Me enamoré de ella, cuando apenas ella era una niña y yo un veinteañero, en aquella delicia que marcó a toda una generación titulada Beautiful girls. No he dejado de mirarla y de admirarla, a medida que ha ido creciendo, madurando y convirtiéndose en una actriz enorme, cuya belleza transmite todo el potencial creativo que tiene su mente. Siempre me gustó porque no es el típico rostro vacío de Hollywood, ni la mujer que se deja cosificar por exigencias del mercado creyéndose libre para hacerlo. Me gusta porque la siento autónoma e independiente, fuerte y poderosa. Y eso es algo que llena todos los personajes que interpreta.
Por todo ello, sólo una actriz como Natalie Portman podía interpretar la Jackie Kennedy que con tantas aristas nos presenta el chileno Pablo Larraín. Afortunadamente, el director de la brutal El club no ha hecho el retrato colorista y flambeado en el que seguramente habrían caído la mayoría de los directores norteamericanos al acercarse a este mito de la historia de su país. Al contrario, Larraín ha optado por reflejarnos las angustias, contradicciones, pesares y hasta miserias de una mujer que, de repente, se ve destronada de su sueño y se ve obligada a reconducir una vida que solo parecía tener sentido al lado del presidente más amado de la historia. En el relato que abarca los tres días siguientes al asesinato de Kennedy, vemos cómo Jackie trata de desenvolverse entre la urgencia del momento, el drama personal y familiar que está viviendo y su propio futuro. El rostro de Natalie, y por supuesto la fragilidad que delata su cuerpo pequeño y delgado, nos muestran la desorientación, el descontrol y el sufrimiento de una mujer que se creyó la princesa del cuento y que de repente no sabe qué va a ser de su vida. Más allá, claro, de convertirse en una especie de prototipo ideal para las revistas del corazón y para los escaparates (es impresionante la escena en que la misma Jackie contempla cómo en una tienda descargan maniquíes que parecen todos ellos una copia de la primera dama).

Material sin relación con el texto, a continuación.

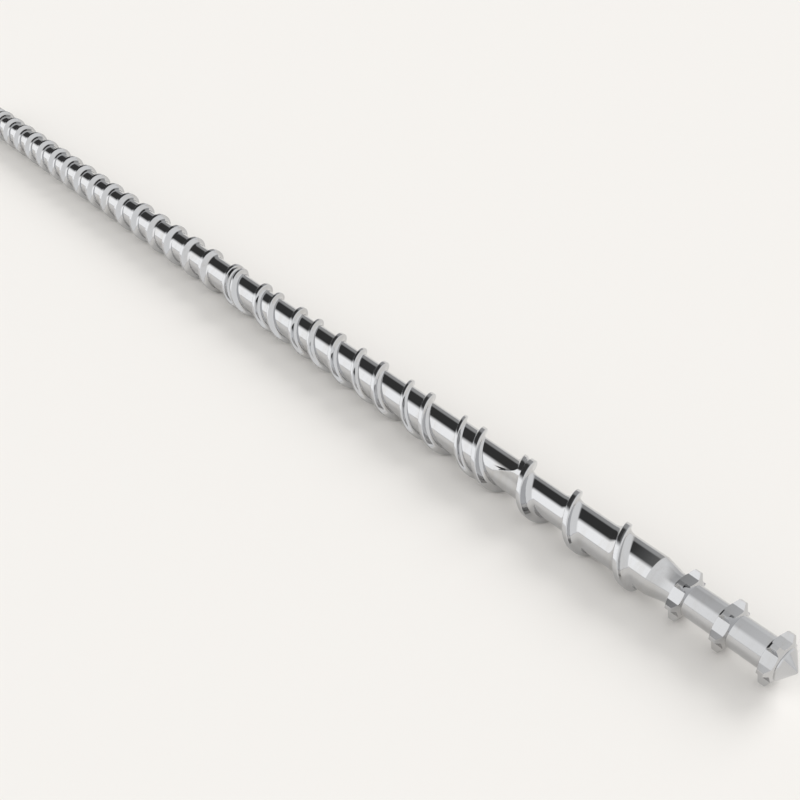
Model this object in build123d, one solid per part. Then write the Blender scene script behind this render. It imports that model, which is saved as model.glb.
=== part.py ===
from build123d import *
from math import cos, pi, radians, sin, tan
import os

# One-piece barrier screw for a single-screw plastics extruder.
# Millimetres. The axis is +X, from the drive end to the tip, and +Z is up.
# The origin is the centre of the shank's rear face.

# Driving dimensions
d = 65.0                        # outside diameter of the main flight
shankDiameter = 60.0
shankLength = 2.95 * d
shankTaper = 0.1 * d
taperRadius = 0.38 * d          # where the shank meets the first channel
endChamfer = 3.0

# Main flight. A turn number says how far round the screw a place is: whole numbers lie at
# crestAngle, measured about the axis from +Y, and turn 0 is at firstCrest.
firstCrest = 3.3 * d
crestAngle = radians(44.5)
mainStart = -0.2
mainEnd = 25.64
mainLand = 0.1 * d
runOut = 0.12                   # turns over which a flight rises from the root to full height
# The lead, as (turn, lead), changes evenly from each step to the next.
# Beyond the flight's ends it is small, so that the surface closes on a flat face.
leadSteps = [(-2, 0.1 * d), (mainStart - 0.01, 0.1 * d), (mainStart, d), (15, d), (17.35, 1.59 * d),
             (22.32, 1.59 * d), (22.62, 1.16 * d), (mainEnd, 1.16 * d), (mainEnd + 0.02, 0.17 * d),
             (28, 0.17 * d)]

# Barrier flight: rises beside the main flight and runs out beside its next turn
barrierStart = 15.8
barrierEnd = 22.3
barrierMeets = 15.5             # turn where its spiral, carried back, meets the main flight
barrierLead = 1.7 * d
barrierLand = 0.06 * d
barrierClearance = 0.5          # how much lower it stands than the main flight

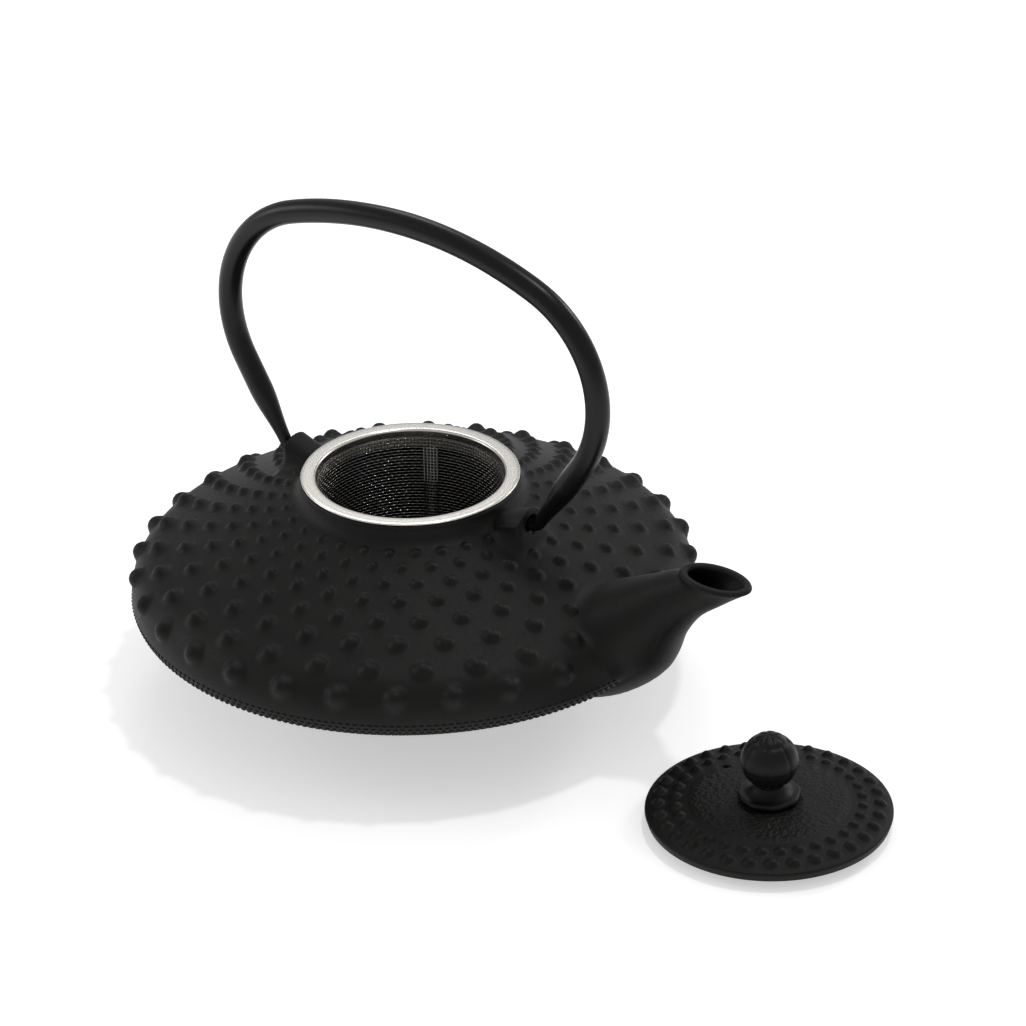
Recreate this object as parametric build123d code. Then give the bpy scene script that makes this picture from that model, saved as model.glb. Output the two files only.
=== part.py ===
from build123d import *
import os
from math import acos, asin, atan2, cos, degrees, hypot, radians, sin, sqrt, tan

# A low, lens-shaped cast-iron teapot: a bail handle hinged in two lugs, a stainless infuser
# hung in its mouth, and its lid lying on the table beside the spout.
# Millimetres. Origin: centre of the flat foot, on the table. +Z up, +X towards the spout.

# Pot casting
RIM_R = 95.5             # widest circle, where the two halves of the mould part
RIM_Z = 35.8             # height of that circle
SHOULDER_ARC = 14.5      # rounding above the rim
BELLY_ARC = 7.0          # rounding below the rim
DOME_ANGLE = 23.7        # slope of the upper cone, degrees
BASE_ANGLE = 28.5        # slope of the lower cone, degrees
NECK_R = 37.25           # outside of the short upright neck
NECK_TOP = 75.8          # the infuser's flange rests here
NECK_FILLET = 6.0        # hollow curve between neck and dome
FOOT_R = 41.0            # flat round foot
WALL = 3.6               # casting thickness
FLOOR = 4.2              # thickness under the tea

# Spout: each section is an ellipse standing on its lowest and highest point in the XZ plane,
# given as (low x, low z, high x, high z, half width)
SPOUT_SECTIONS = [
    (60.0, 14.6, 62.0, 53.0, 19.0),
    (75.0, 16.6, 72.0, 54.6, 21.5),
    (89.5, 22.1, 82.0, 59.6, 20.0),
    (102.5, 33.0, 90.5, 63.8, 15.5),
    (108.8, 47.0, 98.0, 67.6, 11.2),
    (116.0, 57.6, 103.6, 70.5, 8.6),
    (125.4, 65.2, 107.8, 72.2, 7.6),
    (136.2, 73.4, 109.6, 73.4, 8.0),
]
SPOUT_WALL_ROOT = 3.4
SPOUT_WALL_LIP = 2.5
SPOUT_OVERRUN = 1.5      # the channel's cut runs on this far above the lip

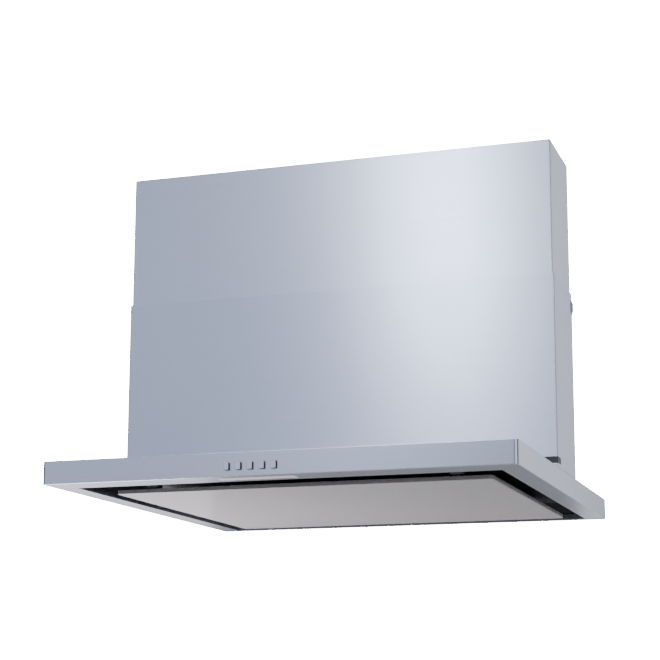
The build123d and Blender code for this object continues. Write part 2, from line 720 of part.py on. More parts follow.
def above_outlet():
    """Rectangle that trims scroll sheets level with the outlet."""
    size = 4 * R_THIRD
    return Pos(FAN_X, OUTLET_Z + size / 2) * Rectangle(size, size)


def scroll_wrap():
    """Curved sheet of the scroll."""
    inside = scroll_outline()
    wrap = offset(inside, SHEET, kind=Kind.INTERSECTION) - inside - above_outlet()
    return slab_y(wrap, -SCROLL_HALF, SCROLL_HALF)


def scroll_plate(side):
    """Side sheet of the scroll with its inlet hole and turned-in inlet lip."""
    sheet = offset(scroll_outline(), SCROLL_FLANGE, kind=Kind.INTERSECTION) - above_outlet()
    sheet -= Pos(FAN_X, FAN_Z) * Circle(INLET_R)
    ring = Pos(FAN_X, FAN_Z) * (Circle(INLET_R + SHEET) - Circle(INLET_R))
    inner = side * SCROLL_HALF
    plate = slab_y(sheet, *sorted((inner, side * PLATE_OUTER_Y)))
    lip = slab_y(ring, *sorted((side * (SCROLL_HALF - INLET_LIP), side * PLATE_OUTER_Y)))
    return plate + lip


def fan_round(radius, y0, y1):
    """Round bar on the fan's axis."""
    return slab_y(Pos(FAN_X, FAN_Z) * Circle(radius), y0, y1)


def blade():
    """One forward-curved blade, drawn about the fan's axis."""
    mid_r = (WHEEL_EYE_R + WHEEL_R) / 2
    end = math.radians(BLADE_SWEEP)
    outer_r = WHEEL_R - BLADE_THICK
    bow = math.radians(BLADE_SWEEP / 2 - BLADE_BOW)
    arc = ThreePointArc(
        (WHEEL_EYE_R, 0),
        (mid_r * math.cos(bow), mid_r * math.sin(bow)),
        (outer_r * math.cos(end), outer_r * math.sin(end)),
    )
    return trace(arc, BLADE_THICK)


def fan_wheel():
    """Double-inlet wheel: middle disc with hub, blades both sides, a ring at each end."""
    middle = Pos(FAN_X, FAN_Z)
    wheel = fan_round(WHEEL_R - BLADE_THICK, -WHEEL_DISC / 2, WHEEL_DISC / 2)
    wheel += fan_round(HUB_R, -HUB_LENGTH / 2, HUB_LENGTH / 2)
    ring = middle * (Circle(WHEEL_R) - Circle((WHEEL_R + WHEEL_EYE_R) / 2))
    wheel += slab_y(ring, -WHEEL_HALF, WHEEL_RING - WHEEL_HALF)
    wheel += slab_y(ring, WHEEL_HALF - WHEEL_RING, WHEEL_HALF)
    one = blade()
    blades = Sketch() + [middle * Rot(0, 0, i * 360 / BLADE_COUNT) * one for i in range(BLADE_COUNT)]
    wheel += slab_y(blades, -WHEEL_HALF, WHEEL_HALF)
    return wheel - fan_round(SHAFT_R, -HUB_LENGTH, HUB_LENGTH)


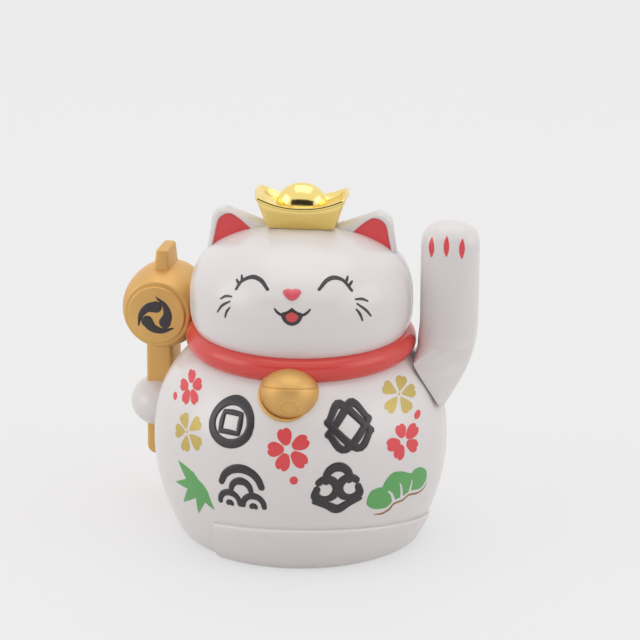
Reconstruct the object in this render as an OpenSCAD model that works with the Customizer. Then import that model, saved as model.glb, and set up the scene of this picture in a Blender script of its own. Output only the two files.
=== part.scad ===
// Solar waving cat: a hollow figurine whose raised paw rocks on a shaft, driven by a
// pendulum magnet over a coil. Millimetres, +Z up. The origin is the centre of the
// base on the table. The cat faces -Y, and its waving paw is on the +X side.

/* [Body] */
// Largest radius of the body
body_r = 34.7; // [33.5:0.1:36.5]
// Height of the largest radius above the table
belly_z = 22.2; // [20.5:0.1:24]
// Rise from the largest radius to where the upper curve would close
body_rise = 30.4; // [29:0.1:32]
// Drop from the largest radius to where the lower curve would close
body_drop = 39.3; // [36:0.1:44]
// Roundness of the upper curve
body_top_power = 2.6; // [2.4:0.05:2.9]
// Roundness of the lower curve
body_foot_power = 1.82; // [1.7:0.02:2]
// Wall of the moulded shells
wall = 1.6; // [1.2:0.1:2]
// Height of the joint between body and head
neck_z = 47.5; // [46.8:0.1:48]
// Radius of the neck opening
neck_bore = 18.5; // [16:0.1:19]

/* [Foot band] */
// How far the band stands proud of the body
band_t = 1.2; // [0.8:0.1:1.6]
// Height of the band's top edge at the centre line of the cat
band_z = 5.4; // [4:0.1:7]
// Slope of the band's top edge, rising towards the front
band_slope = 10.8; // [6:0.2:13]
// Side distance of the band's end on the mallet side
band_end = 17.7; // [14:0.1:20]

/* [Head] */
// How far the head's largest radius lies inside the body's
head_in = 8.5; // [8.2:0.1:9.3]
// Height of the head's largest radius
head_z = 57.1; // [56.5:0.1:58]
// Rise from the head's largest radius to its crown
head_rise = 18; // [17.5:0.1:18.6]
// Drop from the head's largest radius to where the lower curve would close
head_drop = 14.4; // [13.8:0.1:15.5]
// Roundness of the crown
head_top_power = 2.67; // [2.5:0.01:2.9]
// Roundness of the cheeks
head_low_power = 3; // [2.7:0.05:3.2]
// Depth of the flat on the crown that the ingot stands on
crown_flat = 0.35; // [0.25:0.05:0.6]

/* [Ears] */
// Height of the ear's tip ball above the head's largest radius
ear_rise = 18.5; // [17.5:0.1:19.5]
// Radius of the ear's rounded edge
ear_edge = 3.1; // [2.6:0.1:3.5]
// How far the ears lie behind the centre
ear_back = 1.5; // [0.5:0.1:2.5]
// Depth of the coloured hollow in each ear
ear_hollow = 0.6; // [0.3:0.1:1]
// Width of the rim round the ear's hollow
ear_rim = 1.2; // [0.8:0.1:1.5]

/* [Collar] */
// Half the collar's width across its section
collar_a = 2.7; // [2.5:0.05:2.9]
// Half the collar's height
collar_b = 2.95; // [2.6:0.05:3.2]
// How far the section's centre line lies inside the head's largest radius
collar_in = 1.8; // [1.6:0.1:2.2]

/* [Bell] */
// Radius of the bell
bell_r = 6.75; // [6.5:0.05:7.5]
// Height of the bell's upper half
bell_cap = 6.2; // [5:0.1:6.7]
// Height of the bell's centre
bell_z = 42.8; // [42:0.1:44]
// How far the bell's centre lies in front of the collar's centre line
bell_ahead = 2.1; // [1.6:0.1:2.6]
// How far the bell leans back
bell_tilt = 12; // [6:1:18]

/* [Ingot] */
// Half the length of the ingot, tip to tip
ingot_a = 11; // [10:0.1:12]
// Half the depth of the ingot
ingot_b = 5.4; // [4.8:0.1:6]
// Height of the tips above the base
ingot_tip = 8.4; // [7.8:0.1:9]
// Height of the rim at the middle
ingot_waist = 5.7; // [5.2:0.1:6.2]
// Height of the domed middle above the base
ingot_dome = 10.2; // [9.8:0.1:10.8]
// Radius of the peg under the ingot
peg_r = 2; // [1.5:0.1:3]
// Length of the peg
peg_l = 4; // [3:0.1:6]

/* [Shoulder and waving arm] */
// Tilt of the shoulder flat and of the arm's shaft above the horizontal
shoulder_tilt = 33.4; // [31:0.2:36]
// Depth of the shoulder flat below the body's curve
shoulder_depth = 0.9; // [0.8:0.05:1.2]
// Height at which the arm's shaft crosses the shoulder flat
pivot_z = 39.2; // [38.5:0.1:40]
// How far the arm's inner face lies inside the body's largest radius
arm_in_body = 6.8; // [6.1:0.05:6.9]
// Width of the arm
arm_w = 13.7; // [12:0.1:15]
// Depth of the arm, front to back
arm_d = 11.4; // [10:0.1:12]
// Height of the paw's top
arm_top = 77; // [74:0.1:80]
// Gap between the arm's inner face and the shoulder flat
arm_gap = 0.35; // [0.3:0.05:0.8]
// Wall of the hollow arm
arm_wall = 1; // [0.8:0.05:1.3]

/* [Mallet] */
// Largest radius of the mallet's barrel
barrel_r = 10; // [9.5:0.1:10.4]
// Radius of the barrel's ends
barrel_end_r = 7.9; // [7.4:0.1:8.4]
// Half the length of the barrel
barrel_half = 10; // [9:0.1:11]
// Radius of the disc on each end
disc_r = 6.7; // [6:0.1:7.2]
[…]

Larraín opta por hacer un relato nada complaciente, frío incluso, lleno de aristas y de diálogos que nos ofrecen muchas claves de los personajes y del contexto: los que Jackie mantiene tiempo después con un periodista, y que sirve de hilo conductor; el que la sostiene en pie con su cuñado o el lleno de recovecos que le lleva a una pseudoconfesión con el sacerdote que interpreta John Hurt en uno de sus últimos papeles. La película nos transmite la tensión que está viviendo el personaje principal, una especie de muñeca desorientada en un mundo de hombres en el que son otros los que parecen haberlo decidido todo por ella y en el que ella no tiene nada, ni siquiera una casa donde ir. Una tensión que nos llega multiplicada gracias a la poderosa y sugerente banda sonora hecha por una mujer, Mica Levi, algo poco habitual en la música de cine.
Jackie acaba siendo no solo el retrato de una mujer desubicada y perdida, como consecuencia de una trayectoria que había sido diseñada en función de otro: el marido poderosos y público, el pater familias, el sujeto proveedor y con autoridad, el líder que siempre necesita una bella esposa al lado. Es por supuesto un retrato de esa mujer que Delibes habría convertido en otra versión de "cinco horas con JFK" pero también de toda una sociedad, de todo un modelo, el norteamericano, que siempre ha vivido la nostalgia de una monarquía y que con los Kennedy estuvo a punto de tenerla. Esos príncipes y princesas de un reino imaginario, el Camelot reiteradamente aludido en la película, en el que Jackie cumplía su perfecto papel de mujer "recortable", de dama que siempre se sitúa un paso por detrás de su hombre, de espejo para todas las que admiraban su elegancia y saber estar. Pura fachada que escondía en el fondo, y es lo que Larraín con la ayuda inestimable de Portman nos cuenta, un torbellino a punto de estallar.